The truth of these numbers has the same effect on me as watching the night sky in the high desert. It fills me with a sense of nonspecific immensity. I don't think I'm alone in this.

One of the most powerful limits to the human imagination is our inability to grasp, in a truly intuitive way, the depths of terrestrial and cosmological time. That inability is hardly surprising because our own lives are so very short in comparison. It's hard enough to come to terms with the brief scale of human history. But the difficulty of comprehending what time is on an evolutionary scale, I think, is a major impediment to understanding evolution.

It's been approximately 3.5 billion years since primeval life first originated on this planet. That is not an unimaginable number in itself, if you're thinking of simple, discrete units like dollars or grains of sand. But 3.5 billion years of biological history is different. All those years have really passed, moment by moment, one by one. They encompass an actual, already lived reality, encompassing all the lives of all the organisms that have come and gone in that time. That expanse of time defines the realm of biological possibility in which life in its extraordinary diversity has evolved. It is time that has allowed the making of us.

The idea of such quantities of time is extremely new. Humans began to understand the true scale of geological time in the early 19th century. The probable depth of cosmological time and the extent of the history of the human species have come to light only within our own lifetimes.

That is a lot to absorb and, not surprisingly, many people refuse to absorb it. Nearly every attack on evolution - whether it is called intelligent design or plain creationism, synonyms for the same faith-based rejection of evolution - ultimately requires a foreshortening of cosmological, geological and biological time.

Humans feel much more content imagining a world of more human proportions, with a shorter time scale and a simple narrative sense of cause and effect. But what we prefer to believe makes no difference. The fact that life on Earth has arrived at a point where it is possible for humans to have beliefs is due to the steady ticking away of eons and the trial and error of natural selection.

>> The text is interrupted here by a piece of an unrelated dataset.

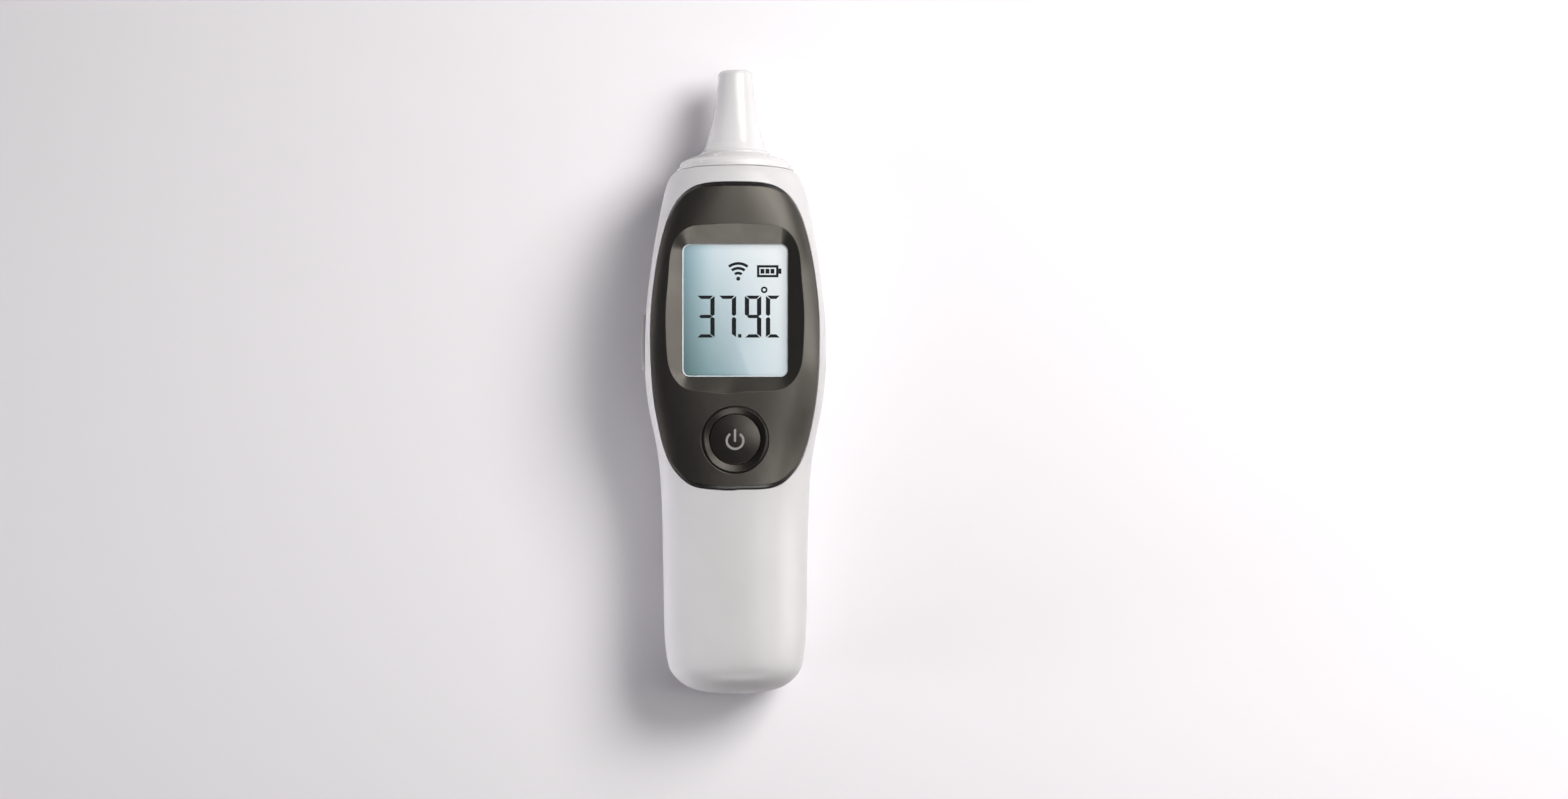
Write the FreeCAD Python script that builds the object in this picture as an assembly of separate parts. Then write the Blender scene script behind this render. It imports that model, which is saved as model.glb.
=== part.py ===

Evolution is a robust theory, in the scientific sense, that has been tested and confirmed again and again. Intelligent design is not a theory at all, as scientists understand the word, but a well-financed political and religious campaign to muddy science. Its basic proposition - the intervention of a designer, a k a God - cannot be tested. It has no evidence to offer, and its assumptions that humans were divinely created are the same as its conclusions. Its objections to evolution are based on syllogistic reasoning and a highly selective treatment of the physical evidence.

Accepting the fact of evolution does not necessarily mean discarding a personal faith in God. But accepting intelligent design means discarding science. Much has been made of a 2004 poll showing that some 45 percent of Americans believe that the Earth - and humans with it - was created as described in the book of Genesis, and within the past 10,000 years. This isn't a triumph of faith. It's a failure of education.

The purpose of the campaign for intelligent design is to deepen that failure. To present the arguments of intelligent design as part of a debate over evolution is nonsense. From the scientific perspective, there is no debate. But even the illusion of a debate is a sorry victory for antievolutionists, a public relations victory based, as so many have been in recent years, on ignorance and obfuscation.

The essential, but often well-disguised, purpose of intelligent design, is to preserve the myth of a separate, divine creation for humans in the belief that only that can explain who we are. But there is a destructive hubris, a fearful arrogance, in that myth. It sets us apart from nature, except to dominate it. It misses both the grace and the moral depth of knowing that humans have only the same stake, the same right, in the Earth as every other creature that has ever lived here. There is a righteousness - a responsibility - in the deep, ancestral origins we share with all of life.